Equally, in the recent controversy about the Regulation of Investigatory Powers Act (RIPA), the Mail was quite clear that anonymous whistleblowers must be protected.
However, when it came to whistleblowers alerting the public about possible abuses by the press, the Mail’s position was the opposite. It demanded that Sir Brian exclude such evidence, and when he refused to do so it appealed to the High Court to make him do so – citing the Human Rights Act to support its case.
Counsel for the Mail claimed: "Some of those who approach the Inquiry might be journalists who are disaffected with a particular employer or senior editor or who even have a grudge to bear: or they could simply be honestly mistaken. If granted anonymity then their evidence cannot be tested." That would be unfair on the newspapers, the Mail argued – and would breach their right to freedom of expression under Article 10.
(Pause here: you may have forgotten this or your newspaper may have failed to report it at the time, but yes, the Daily Mail actually tried to use the Human Rights Act to gag whistleblowers.)

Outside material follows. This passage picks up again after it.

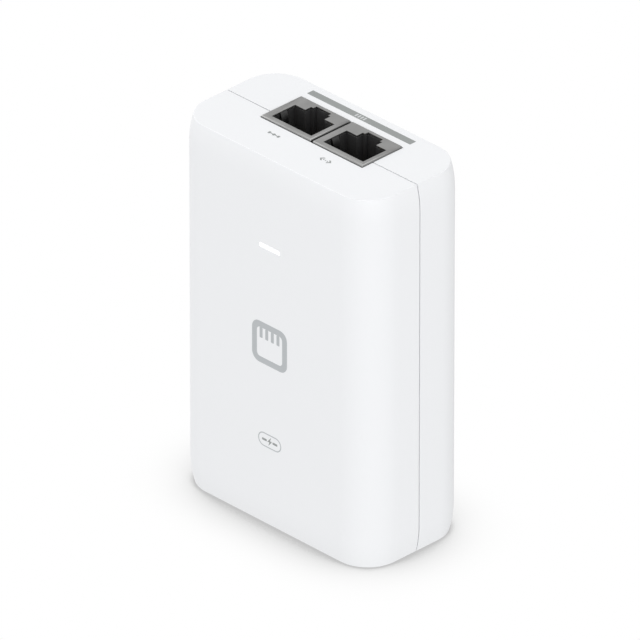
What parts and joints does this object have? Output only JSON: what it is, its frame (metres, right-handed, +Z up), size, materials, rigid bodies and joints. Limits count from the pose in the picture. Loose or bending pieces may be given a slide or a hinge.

Judgment on the Mail’s application was given by Lord Justice Toulson, who rejected the paper’s arguments on the grounds that it was clearly in the public interest that press whistleblowers should be allowed to blow their whistles anonymously if they felt it necessary, and it was for the inquiry judge to decide how much weight to give their evidence.
While that is probably the most striking instance of the Mail seeking to rely on a piece of legislation which it tells its readers it abhors, it is certainly not the only one. For example, in a prominent case in 2006, when Prince Charles sued over the publication of parts of his private diaries the paper invoked its right to freedom of expression under the HRA (and was once again unsuccessful).
Equally, looking into the future, the European Convention on Human Rights forms an important part of the plans of the Mail and the other big newspaper groups to resist the implementation of the Leveson recommendations for press self-regulation.
In February 2013 the paper reported triumphantly: "A key plank of Lord Justice Leveson’s plans for press regulation breaches European human rights laws, leading barristers have warned."
This was a legal opinion – apparently commissioned on behalf of the Mail among others – suggesting that the disadvantages that will fall upon news publishers refusing to participate in a recognised, Leveson-standard regulator would violate Article 10 of the Convention. Though the opinion has since been disputed by government and other lawyers, it is clear that invoking the Convention is likely to be an important part of the obstruction of the Leveson process by the corporate newspaper publishers, including the Mail.
No less triumphant was the Mail on Sunday claim in 2012 that one of Sir Brian Leveson’s own advisers had asserted that his self-regulation proposals would breach the Human Rights Act. (Again, however, this has been rebutted. )
And not only does the Mail not hesitate to seek the benefits of the HRA, but it is also happy sometimes to see those benefits bestowed on others. A conspicuous example was the case of Gary McKinnon, the hacker whose extradition to the United States the Mail campaigned to prevent.
In October 2012 the Home Secretary, Theresa May, used powers under the HRA to prevent McKinnon’s extradition on the grounds that it would be incompatible with his human rights. The Mail, however, could not bring itself to express gratitude for this helpful legislation.
So there you have it. Just as the Mail takes a principled stand in favour of whistleblowers except when they might reveal something about the Mail, so the Mail takes a principled stand against the Human Rights Act except when that law might work to its advantage.
Of course it is natural for lawyers to work with the material that is to hand, and not to pick between laws they like and laws they dislike, and if the Mail was a lawyer that might be an explanation for its conduct. But the Mail is not a lawyer. It is a newspaper, and more than that it is a newspaper that moralises and which finds few things more immoral than hypocrisy – saying one thing while doing another.
Again and again the Mail has told its readers that the Human Rights Act is hateful and must be scrapped, while again and again the same paper has quietly made use of the Act in its relations with others – even to the point of attempting to gag press whistleblowers. That is surely hypocritical.